- _Given exercise_:
Select lines where the word "into" appears.

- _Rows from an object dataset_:
· · · · · · ·
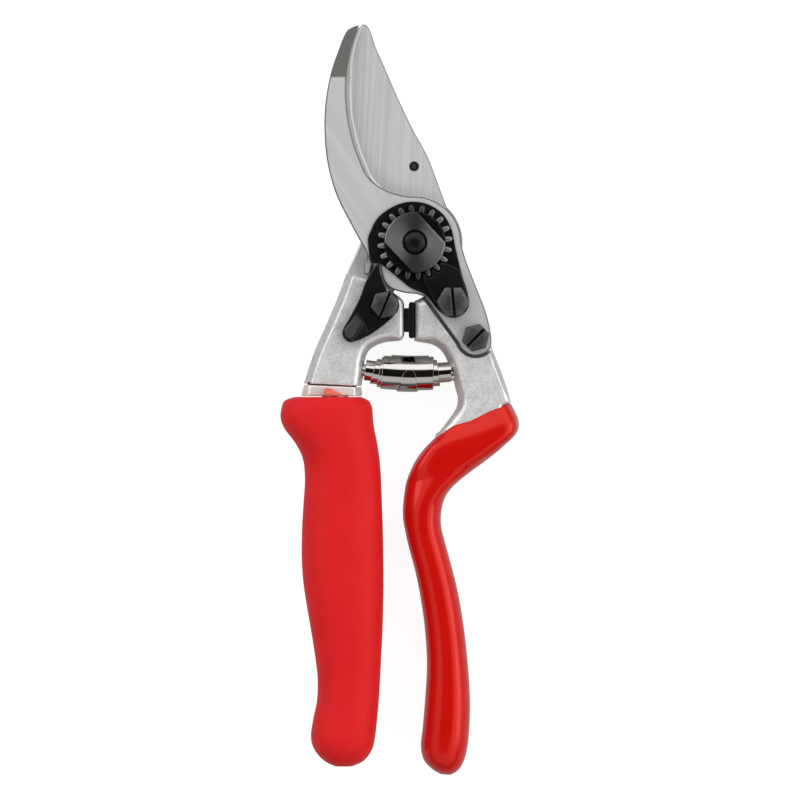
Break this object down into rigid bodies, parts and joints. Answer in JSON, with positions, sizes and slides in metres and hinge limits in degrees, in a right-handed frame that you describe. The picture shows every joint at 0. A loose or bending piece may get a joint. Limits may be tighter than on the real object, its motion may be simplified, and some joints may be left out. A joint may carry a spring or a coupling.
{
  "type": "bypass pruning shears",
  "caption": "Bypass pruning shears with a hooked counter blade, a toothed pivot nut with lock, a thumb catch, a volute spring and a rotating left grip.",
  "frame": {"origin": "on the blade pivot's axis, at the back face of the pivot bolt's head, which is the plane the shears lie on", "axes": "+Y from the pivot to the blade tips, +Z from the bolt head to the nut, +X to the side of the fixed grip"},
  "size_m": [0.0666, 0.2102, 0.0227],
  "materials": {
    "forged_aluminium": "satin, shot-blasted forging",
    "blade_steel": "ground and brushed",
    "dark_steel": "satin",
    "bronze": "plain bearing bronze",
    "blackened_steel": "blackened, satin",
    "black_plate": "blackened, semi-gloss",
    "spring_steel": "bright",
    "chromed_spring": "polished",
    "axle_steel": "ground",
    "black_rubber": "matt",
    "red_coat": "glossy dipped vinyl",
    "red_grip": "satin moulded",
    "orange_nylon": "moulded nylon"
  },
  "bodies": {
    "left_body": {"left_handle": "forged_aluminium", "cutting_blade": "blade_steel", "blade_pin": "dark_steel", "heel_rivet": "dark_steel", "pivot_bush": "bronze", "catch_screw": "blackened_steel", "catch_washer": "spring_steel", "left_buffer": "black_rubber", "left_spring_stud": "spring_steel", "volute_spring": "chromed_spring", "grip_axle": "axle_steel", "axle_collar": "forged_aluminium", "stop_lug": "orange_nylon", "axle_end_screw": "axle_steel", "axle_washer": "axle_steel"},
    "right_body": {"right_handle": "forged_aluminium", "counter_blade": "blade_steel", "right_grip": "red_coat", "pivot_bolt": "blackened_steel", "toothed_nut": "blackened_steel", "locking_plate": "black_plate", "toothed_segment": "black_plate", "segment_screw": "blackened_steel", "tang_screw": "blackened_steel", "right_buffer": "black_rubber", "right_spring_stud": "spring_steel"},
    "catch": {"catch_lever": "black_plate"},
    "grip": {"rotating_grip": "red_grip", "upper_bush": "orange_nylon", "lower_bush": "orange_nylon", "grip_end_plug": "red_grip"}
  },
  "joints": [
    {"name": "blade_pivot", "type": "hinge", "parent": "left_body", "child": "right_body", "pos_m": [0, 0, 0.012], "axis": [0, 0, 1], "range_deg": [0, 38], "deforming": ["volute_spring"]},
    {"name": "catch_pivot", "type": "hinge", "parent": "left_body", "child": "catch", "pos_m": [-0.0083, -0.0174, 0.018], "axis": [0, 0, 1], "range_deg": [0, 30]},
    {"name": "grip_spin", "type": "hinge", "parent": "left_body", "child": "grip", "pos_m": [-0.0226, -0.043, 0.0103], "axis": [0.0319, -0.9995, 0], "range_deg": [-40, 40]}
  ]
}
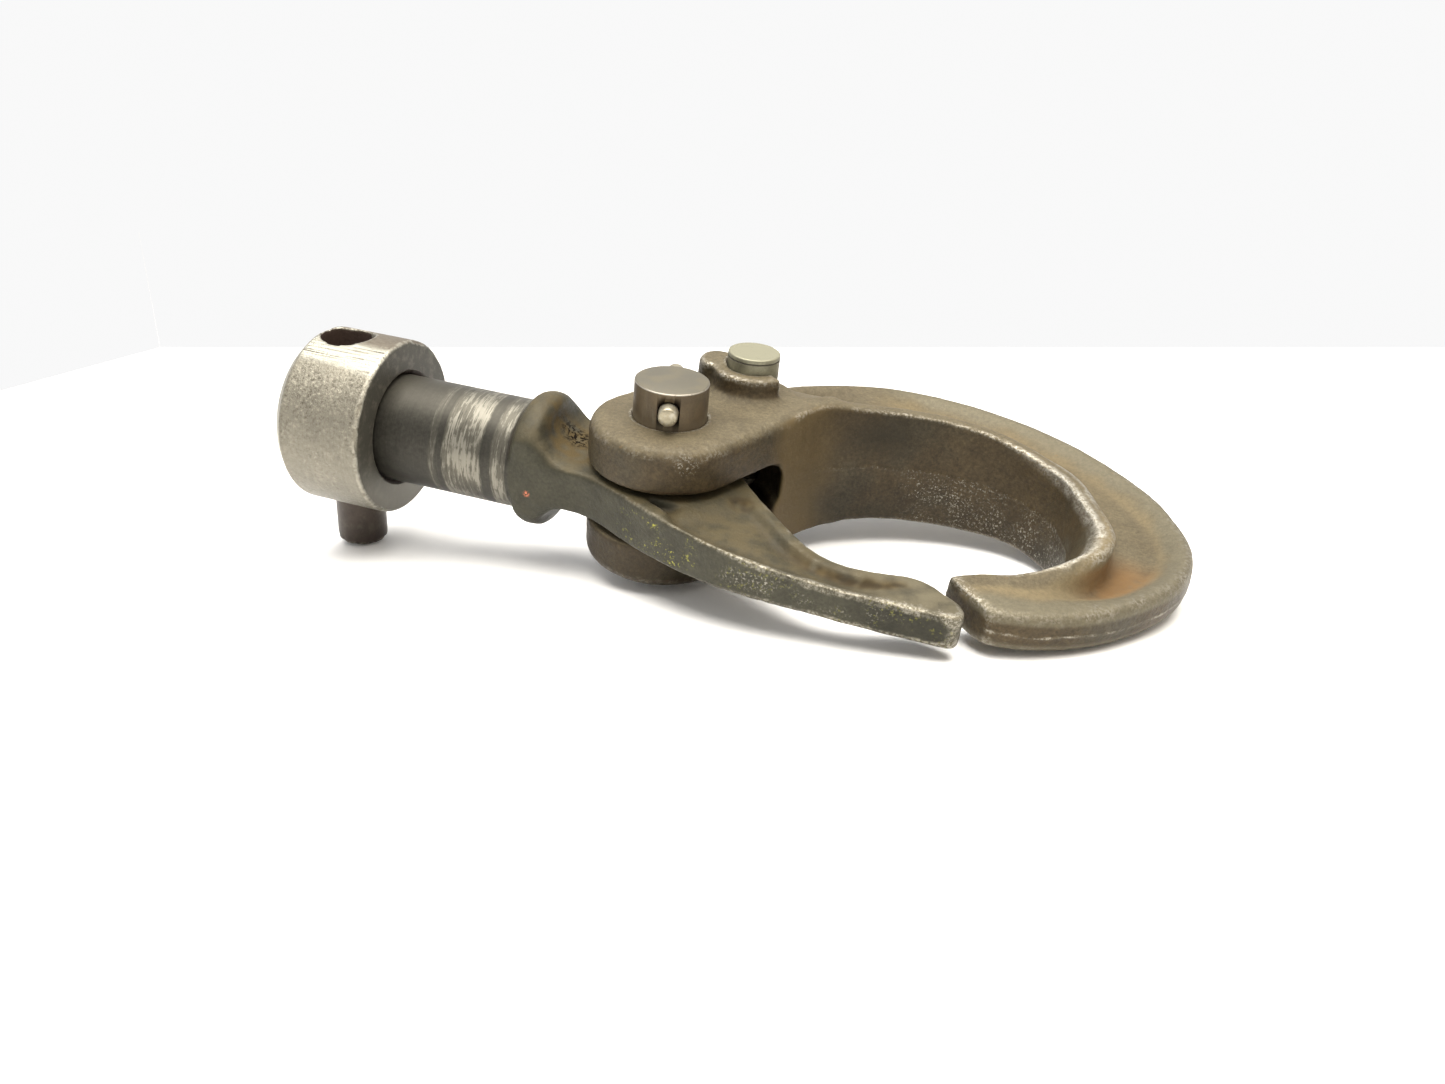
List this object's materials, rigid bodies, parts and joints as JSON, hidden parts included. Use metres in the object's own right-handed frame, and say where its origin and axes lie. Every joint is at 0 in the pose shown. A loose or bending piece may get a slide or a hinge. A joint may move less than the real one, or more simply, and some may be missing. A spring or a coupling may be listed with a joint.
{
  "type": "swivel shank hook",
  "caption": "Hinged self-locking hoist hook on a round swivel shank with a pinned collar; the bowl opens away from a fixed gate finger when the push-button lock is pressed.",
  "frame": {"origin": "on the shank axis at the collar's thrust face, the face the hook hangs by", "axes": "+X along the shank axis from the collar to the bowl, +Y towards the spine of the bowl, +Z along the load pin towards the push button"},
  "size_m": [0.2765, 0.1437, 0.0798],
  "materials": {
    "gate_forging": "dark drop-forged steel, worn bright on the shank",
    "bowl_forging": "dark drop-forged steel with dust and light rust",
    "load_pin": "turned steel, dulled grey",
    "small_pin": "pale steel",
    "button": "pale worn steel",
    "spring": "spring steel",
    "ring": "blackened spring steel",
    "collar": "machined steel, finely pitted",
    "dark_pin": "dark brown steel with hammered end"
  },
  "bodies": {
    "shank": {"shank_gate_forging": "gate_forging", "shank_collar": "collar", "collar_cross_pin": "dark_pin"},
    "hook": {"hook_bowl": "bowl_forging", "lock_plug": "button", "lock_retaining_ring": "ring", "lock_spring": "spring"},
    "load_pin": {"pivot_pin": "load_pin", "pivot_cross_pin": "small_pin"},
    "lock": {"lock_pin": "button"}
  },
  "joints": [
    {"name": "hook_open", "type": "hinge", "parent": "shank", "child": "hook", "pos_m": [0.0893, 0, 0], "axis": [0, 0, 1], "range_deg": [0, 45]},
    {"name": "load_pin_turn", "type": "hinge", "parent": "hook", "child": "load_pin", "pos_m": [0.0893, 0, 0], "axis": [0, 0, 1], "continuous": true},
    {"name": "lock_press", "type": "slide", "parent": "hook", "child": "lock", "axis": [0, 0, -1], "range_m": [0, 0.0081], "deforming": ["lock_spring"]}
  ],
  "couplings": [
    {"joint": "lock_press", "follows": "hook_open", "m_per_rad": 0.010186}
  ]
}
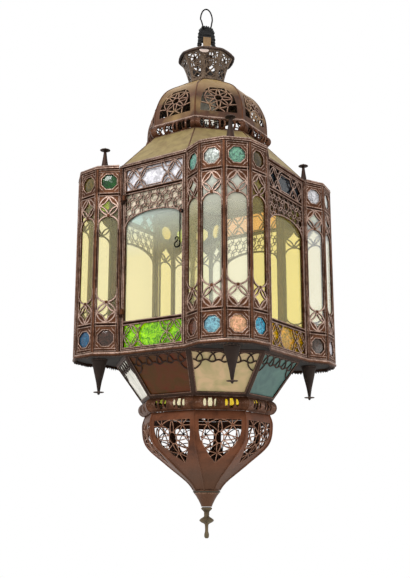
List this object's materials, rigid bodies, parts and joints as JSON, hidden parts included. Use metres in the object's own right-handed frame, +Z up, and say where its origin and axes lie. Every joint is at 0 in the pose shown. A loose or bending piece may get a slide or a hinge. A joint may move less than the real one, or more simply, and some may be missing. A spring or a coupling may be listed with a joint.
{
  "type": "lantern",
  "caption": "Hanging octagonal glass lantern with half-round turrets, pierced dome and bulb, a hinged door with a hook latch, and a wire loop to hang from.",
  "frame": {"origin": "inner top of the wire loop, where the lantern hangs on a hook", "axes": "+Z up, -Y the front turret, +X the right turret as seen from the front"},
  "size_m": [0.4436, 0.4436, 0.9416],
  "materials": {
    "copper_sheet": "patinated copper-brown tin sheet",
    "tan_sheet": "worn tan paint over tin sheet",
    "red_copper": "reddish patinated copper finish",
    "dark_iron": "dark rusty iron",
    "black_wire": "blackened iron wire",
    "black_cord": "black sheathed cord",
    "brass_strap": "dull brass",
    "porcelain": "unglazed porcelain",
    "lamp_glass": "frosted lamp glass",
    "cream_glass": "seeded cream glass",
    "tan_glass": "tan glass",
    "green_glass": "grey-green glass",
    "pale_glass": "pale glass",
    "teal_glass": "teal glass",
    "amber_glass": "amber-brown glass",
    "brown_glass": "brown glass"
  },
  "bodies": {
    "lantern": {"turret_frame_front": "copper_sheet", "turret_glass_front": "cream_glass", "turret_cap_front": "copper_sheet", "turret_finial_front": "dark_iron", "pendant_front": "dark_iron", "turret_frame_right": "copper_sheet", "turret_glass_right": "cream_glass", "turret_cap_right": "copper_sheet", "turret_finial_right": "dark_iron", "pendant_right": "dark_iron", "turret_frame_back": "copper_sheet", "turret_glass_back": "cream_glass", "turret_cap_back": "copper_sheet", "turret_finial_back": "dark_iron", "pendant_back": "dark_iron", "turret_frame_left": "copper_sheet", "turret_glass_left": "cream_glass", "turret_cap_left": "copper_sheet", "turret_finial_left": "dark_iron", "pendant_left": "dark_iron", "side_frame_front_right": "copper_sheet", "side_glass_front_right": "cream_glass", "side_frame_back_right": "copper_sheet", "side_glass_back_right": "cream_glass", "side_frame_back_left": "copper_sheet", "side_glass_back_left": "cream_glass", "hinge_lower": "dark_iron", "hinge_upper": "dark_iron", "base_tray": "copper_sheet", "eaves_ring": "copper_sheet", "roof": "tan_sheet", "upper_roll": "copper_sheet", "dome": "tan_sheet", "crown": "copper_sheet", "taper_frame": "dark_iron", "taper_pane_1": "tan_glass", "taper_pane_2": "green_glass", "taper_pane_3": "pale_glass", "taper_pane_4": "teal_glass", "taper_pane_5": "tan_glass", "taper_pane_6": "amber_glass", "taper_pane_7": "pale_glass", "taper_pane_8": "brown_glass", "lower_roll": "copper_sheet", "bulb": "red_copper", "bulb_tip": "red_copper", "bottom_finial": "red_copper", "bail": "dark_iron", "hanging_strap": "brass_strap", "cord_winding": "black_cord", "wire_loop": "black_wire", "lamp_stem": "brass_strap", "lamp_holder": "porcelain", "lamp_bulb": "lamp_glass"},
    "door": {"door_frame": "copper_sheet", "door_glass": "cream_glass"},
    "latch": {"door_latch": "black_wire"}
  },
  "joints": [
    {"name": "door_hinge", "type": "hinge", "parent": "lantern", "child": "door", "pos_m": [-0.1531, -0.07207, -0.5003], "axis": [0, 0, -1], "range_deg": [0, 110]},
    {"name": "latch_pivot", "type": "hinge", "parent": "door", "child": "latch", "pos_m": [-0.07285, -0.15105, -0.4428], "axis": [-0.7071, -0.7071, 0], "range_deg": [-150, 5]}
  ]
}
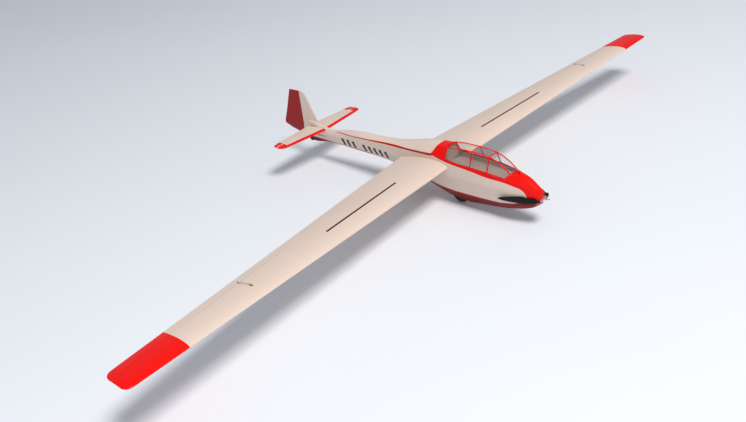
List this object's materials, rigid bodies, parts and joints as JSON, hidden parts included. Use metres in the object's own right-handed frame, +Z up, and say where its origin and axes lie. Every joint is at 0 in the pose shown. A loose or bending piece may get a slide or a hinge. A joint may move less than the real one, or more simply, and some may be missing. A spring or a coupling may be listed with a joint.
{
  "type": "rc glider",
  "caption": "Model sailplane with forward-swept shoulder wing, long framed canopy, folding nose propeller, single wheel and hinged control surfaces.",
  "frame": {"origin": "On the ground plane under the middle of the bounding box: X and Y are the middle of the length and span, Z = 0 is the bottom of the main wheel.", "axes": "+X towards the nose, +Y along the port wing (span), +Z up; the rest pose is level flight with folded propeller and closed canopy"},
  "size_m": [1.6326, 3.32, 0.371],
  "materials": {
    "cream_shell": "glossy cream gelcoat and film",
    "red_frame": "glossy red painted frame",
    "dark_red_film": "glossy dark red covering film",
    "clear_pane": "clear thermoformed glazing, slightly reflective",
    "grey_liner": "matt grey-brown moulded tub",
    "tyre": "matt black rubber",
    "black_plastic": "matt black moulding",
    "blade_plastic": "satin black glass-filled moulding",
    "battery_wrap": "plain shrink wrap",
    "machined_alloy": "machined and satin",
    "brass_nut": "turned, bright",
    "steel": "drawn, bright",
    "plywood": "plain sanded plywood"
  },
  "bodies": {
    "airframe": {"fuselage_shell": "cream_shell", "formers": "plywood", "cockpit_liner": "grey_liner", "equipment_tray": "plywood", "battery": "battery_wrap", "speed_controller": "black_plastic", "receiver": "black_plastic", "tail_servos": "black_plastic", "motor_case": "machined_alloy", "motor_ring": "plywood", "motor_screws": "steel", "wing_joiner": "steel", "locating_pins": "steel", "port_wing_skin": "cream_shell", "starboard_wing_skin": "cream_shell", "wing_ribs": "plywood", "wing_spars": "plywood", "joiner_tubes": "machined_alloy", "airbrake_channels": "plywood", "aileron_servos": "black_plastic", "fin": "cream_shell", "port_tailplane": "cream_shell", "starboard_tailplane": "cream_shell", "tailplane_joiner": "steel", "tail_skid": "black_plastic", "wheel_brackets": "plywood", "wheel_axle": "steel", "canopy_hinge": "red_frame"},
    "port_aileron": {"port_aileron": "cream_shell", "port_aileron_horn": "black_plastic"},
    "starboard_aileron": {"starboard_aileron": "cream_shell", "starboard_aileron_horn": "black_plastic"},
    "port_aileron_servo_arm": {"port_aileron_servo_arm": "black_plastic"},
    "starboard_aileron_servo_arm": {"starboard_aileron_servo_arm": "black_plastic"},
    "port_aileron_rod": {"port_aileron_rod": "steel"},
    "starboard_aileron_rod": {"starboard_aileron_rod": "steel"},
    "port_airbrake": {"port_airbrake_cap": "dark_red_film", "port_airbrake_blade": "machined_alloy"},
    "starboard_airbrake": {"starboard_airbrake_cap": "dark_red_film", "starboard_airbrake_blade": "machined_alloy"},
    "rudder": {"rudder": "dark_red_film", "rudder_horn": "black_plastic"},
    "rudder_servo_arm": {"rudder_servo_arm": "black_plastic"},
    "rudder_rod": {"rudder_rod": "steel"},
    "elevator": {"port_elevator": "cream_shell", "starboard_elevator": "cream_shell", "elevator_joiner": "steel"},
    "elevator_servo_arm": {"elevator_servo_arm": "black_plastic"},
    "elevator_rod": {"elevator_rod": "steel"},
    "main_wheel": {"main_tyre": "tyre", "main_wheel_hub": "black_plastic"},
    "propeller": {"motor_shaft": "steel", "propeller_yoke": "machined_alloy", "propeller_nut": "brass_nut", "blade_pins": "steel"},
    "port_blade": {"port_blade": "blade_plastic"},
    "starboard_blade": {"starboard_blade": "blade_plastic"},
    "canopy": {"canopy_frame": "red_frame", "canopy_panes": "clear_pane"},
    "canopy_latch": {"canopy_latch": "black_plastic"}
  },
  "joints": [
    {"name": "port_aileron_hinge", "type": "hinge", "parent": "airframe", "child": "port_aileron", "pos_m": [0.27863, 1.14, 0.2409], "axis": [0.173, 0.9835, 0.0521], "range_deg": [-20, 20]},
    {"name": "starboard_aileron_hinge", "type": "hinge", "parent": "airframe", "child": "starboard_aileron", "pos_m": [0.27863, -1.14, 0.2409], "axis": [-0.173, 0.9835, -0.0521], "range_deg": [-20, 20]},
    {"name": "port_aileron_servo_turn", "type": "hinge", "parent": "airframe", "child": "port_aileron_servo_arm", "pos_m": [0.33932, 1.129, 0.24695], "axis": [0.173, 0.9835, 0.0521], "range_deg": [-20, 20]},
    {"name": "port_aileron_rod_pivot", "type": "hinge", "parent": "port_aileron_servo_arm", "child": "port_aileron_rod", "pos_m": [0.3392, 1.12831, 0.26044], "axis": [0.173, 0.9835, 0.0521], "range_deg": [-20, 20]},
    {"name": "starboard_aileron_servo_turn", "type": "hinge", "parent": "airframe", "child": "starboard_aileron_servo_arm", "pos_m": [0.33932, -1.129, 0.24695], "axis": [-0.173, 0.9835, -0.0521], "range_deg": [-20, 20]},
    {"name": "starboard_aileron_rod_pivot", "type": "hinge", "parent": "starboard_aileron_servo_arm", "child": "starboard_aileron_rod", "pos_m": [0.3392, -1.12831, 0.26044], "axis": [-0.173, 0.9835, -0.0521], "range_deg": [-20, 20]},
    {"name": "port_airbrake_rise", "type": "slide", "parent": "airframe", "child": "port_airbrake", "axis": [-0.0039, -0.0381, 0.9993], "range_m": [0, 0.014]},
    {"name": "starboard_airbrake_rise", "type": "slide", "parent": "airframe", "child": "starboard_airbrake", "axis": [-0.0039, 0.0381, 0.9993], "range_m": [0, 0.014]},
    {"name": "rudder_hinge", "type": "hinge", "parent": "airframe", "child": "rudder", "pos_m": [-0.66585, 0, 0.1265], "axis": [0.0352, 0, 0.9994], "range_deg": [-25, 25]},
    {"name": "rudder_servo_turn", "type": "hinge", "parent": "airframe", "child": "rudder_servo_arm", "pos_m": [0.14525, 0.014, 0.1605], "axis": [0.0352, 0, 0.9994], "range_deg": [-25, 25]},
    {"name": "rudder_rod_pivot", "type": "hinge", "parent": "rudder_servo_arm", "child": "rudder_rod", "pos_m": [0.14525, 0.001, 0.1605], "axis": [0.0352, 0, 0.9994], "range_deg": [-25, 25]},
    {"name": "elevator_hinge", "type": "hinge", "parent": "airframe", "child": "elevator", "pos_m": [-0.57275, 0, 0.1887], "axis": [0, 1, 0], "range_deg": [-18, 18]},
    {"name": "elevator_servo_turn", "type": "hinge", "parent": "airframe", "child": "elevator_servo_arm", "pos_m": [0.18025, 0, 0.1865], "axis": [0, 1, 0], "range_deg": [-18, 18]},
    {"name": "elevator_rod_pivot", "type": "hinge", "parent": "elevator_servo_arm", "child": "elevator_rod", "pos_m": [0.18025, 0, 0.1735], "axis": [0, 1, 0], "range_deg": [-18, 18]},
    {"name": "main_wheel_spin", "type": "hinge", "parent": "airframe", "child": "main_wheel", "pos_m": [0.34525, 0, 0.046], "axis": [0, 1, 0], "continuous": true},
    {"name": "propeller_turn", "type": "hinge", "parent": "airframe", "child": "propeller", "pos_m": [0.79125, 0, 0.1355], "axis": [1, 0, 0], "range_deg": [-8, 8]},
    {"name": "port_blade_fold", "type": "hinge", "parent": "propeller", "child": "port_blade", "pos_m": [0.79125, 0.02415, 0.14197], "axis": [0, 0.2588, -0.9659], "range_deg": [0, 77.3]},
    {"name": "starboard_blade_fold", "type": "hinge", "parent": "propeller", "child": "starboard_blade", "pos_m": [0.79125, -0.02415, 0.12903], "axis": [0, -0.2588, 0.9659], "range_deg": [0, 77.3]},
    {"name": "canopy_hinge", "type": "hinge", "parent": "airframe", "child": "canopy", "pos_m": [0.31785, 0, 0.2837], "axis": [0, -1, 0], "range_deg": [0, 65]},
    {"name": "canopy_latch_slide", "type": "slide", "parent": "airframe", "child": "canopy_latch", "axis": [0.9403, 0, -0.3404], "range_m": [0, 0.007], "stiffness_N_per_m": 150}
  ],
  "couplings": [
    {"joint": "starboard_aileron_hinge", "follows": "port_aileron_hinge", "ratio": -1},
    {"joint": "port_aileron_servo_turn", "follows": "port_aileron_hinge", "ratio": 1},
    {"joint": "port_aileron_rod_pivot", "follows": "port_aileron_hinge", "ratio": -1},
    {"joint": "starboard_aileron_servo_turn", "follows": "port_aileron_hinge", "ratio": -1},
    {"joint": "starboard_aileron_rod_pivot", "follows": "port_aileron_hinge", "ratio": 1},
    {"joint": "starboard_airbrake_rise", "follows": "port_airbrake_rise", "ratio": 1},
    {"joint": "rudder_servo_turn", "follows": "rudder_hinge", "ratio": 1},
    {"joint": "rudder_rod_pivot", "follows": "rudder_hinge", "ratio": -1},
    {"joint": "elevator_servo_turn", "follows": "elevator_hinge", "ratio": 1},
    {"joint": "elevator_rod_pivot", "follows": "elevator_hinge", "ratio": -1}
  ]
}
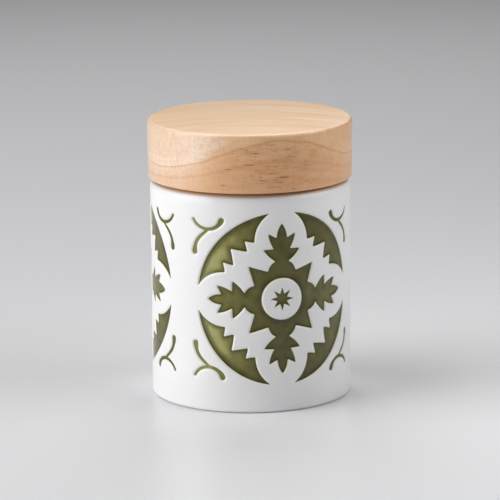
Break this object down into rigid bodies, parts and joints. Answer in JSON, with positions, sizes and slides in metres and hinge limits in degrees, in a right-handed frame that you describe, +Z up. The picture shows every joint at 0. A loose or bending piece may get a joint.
· · · · · · ·
- _Solution to this exercise_:
Break this object down into rigid bodies, parts and joints. Answer in JSON, with positions, sizes and slides in metres and hinge limits in degrees, in a right-handed frame that you describe. The picture shows every joint at 0. A loose or bending piece may get a joint. Limits may be tighter than on the real object, its motion may be simplified, and some joints may be left out. A joint may carry a spring or a coupling.
Break this object down into rigid bodies, parts and joints. Answer in JSON, with positions, sizes and slides in metres and hinge limits in degrees, in a right-handed frame that you describe, +Z up. The picture shows every joint at 0. A loose or bending piece may get a joint.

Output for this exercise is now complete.